-- Start Input for this task --
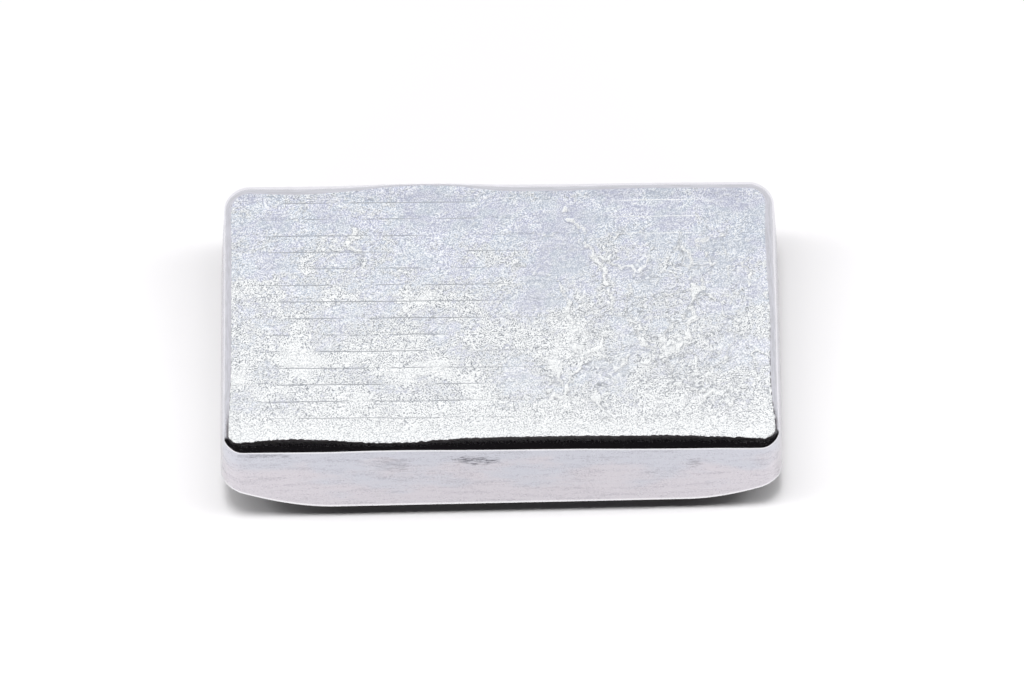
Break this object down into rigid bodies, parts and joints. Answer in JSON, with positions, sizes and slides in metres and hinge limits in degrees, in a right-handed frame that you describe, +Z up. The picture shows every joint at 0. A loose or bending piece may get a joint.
-- End Input for this task --
-- Start Input for this task --
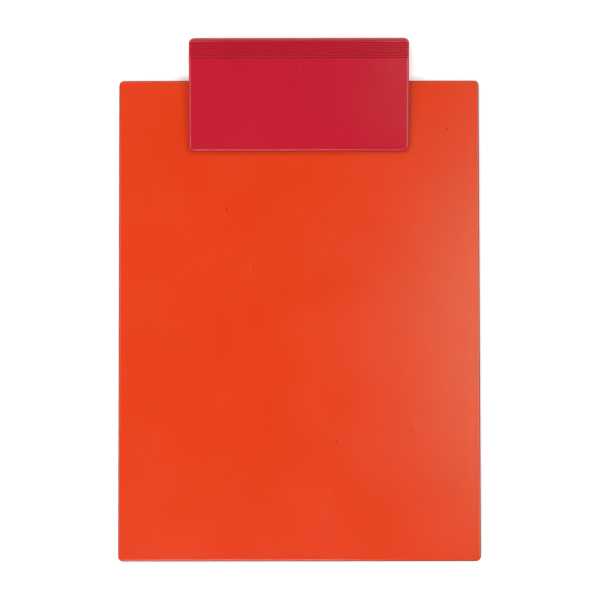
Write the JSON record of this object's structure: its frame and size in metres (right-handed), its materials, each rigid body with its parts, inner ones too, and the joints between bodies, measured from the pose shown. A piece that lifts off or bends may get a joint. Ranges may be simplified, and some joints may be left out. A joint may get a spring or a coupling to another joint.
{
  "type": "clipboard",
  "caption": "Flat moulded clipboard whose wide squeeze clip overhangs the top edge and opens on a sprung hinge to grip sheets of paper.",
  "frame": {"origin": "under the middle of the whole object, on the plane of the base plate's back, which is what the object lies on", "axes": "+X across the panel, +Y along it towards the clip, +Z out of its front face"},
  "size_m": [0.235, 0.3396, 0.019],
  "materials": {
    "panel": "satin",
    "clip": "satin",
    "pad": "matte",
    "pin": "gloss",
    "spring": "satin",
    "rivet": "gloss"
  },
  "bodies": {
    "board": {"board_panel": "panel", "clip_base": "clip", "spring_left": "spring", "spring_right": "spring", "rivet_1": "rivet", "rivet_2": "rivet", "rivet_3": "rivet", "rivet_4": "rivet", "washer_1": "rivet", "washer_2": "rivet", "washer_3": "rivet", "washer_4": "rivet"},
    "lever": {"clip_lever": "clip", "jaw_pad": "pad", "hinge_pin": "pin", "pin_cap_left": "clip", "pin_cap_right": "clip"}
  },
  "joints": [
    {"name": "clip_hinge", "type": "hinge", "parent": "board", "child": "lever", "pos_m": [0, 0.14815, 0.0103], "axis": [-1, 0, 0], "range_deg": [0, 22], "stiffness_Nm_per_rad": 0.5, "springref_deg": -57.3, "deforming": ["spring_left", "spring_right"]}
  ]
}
-- End Input for this task --
» **What the task asks**
Copy each line of the data above that holds "materials".

» **Response to this task**
Write the JSON record of this object's structure: its frame and size in metres (right-handed), its materials, each rigid body with its parts, inner ones too, and the joints between bodies, measured from the pose shown. A piece that lifts off or bends may get a joint. Ranges may be simplified, and some joints may be left out. A joint may get a spring or a coupling to another joint.
  "materials": {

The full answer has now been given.